A natural single nucleotide mutation in the small regulatory RNA ArcZ of Dickeya solani switches off the antimicrobial activities against yeast and bacteria

The necrotrophic plant pathogenic bacterium Dickeya solani emerged in the potato agrosystem in Europe. All isolated strains of D. solani contain several large polyketide synthase/non-ribosomal peptide synthetase gene clusters. Analogy with genes described in other bacteria suggests that the clusters ooc and zms are involved in the production of secondary metabolites of the oocydin and zeamine families, respectively. A third cluster that we named ssm for solani secondary metabolite had an unknown function.
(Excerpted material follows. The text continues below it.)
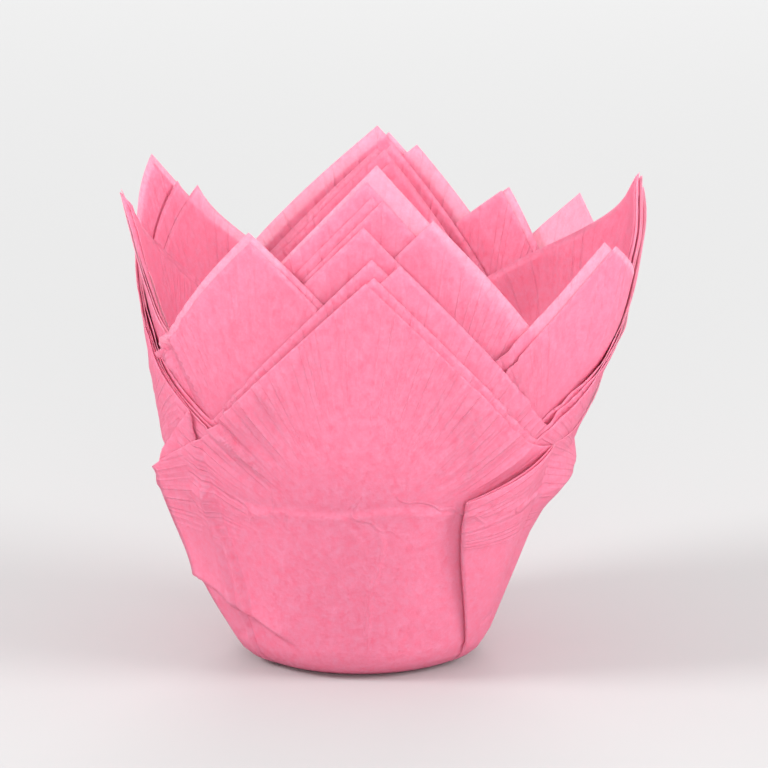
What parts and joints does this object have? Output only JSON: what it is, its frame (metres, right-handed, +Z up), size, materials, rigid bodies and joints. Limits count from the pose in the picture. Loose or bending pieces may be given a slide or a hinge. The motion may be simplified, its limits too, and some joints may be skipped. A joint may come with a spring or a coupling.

In this study, we constructed mutants impaired in each of the three secondary metabolite clusters ssm, ooc , and zms to compare first the phenotype of the D. solani wild-type strain D s0432-1 with its associated mutants. We demonstrated the antimicrobial functions of these three PKS/NRPS clusters against bacteria, yeasts or fungi. The secondary metabolite cluster ssm , conserved in several other Dickeya species, produces a secondary metabolite inhibiting yeasts. Phenotyping and comparative genomics of different D. solani wild-type isolates revealed that the small regulatory RNA ArcZ plays a major role in the control of the clusters ssm and zms . A single-point mutation, conserved in some Dickeya wild-type strains, including the type strain IPO 2222, impairs the ArcZ function by affecting its processing into an active form. AUTHOR SUMMARY The development of new antibacterial molecules is critical in tackling the emergence of new pathogens or bacterial strains resistant to already available antibiotics. Bacterial phytopathogens can potentially synthesize novel compounds capable of targeting a specific type of microorganism. Dickeya solani is the only of the twelve described Dickeya species that has the three secondary metabolic pathways ssm, ooc and zms . An investigation of the functions of these three clusters allowed us to identify the anti-yeast activity of the ssm cluster, a potential new molecule of clinical importance. By comparing the antimicrobial activity of several Dickeya solani strains, we identified the small RNA regulator ArcZ as a critical regulator in the activation of the ssm and zms clusters. Our study showed that single-nucleotide polymorphisms of sRNA encoding genes can have huge impacts on bacterial phenotypes. It is thus critical to pay attention to the allele diversity of sRNA genes. ### Competing Interest Statement The authors have declared no competing interest.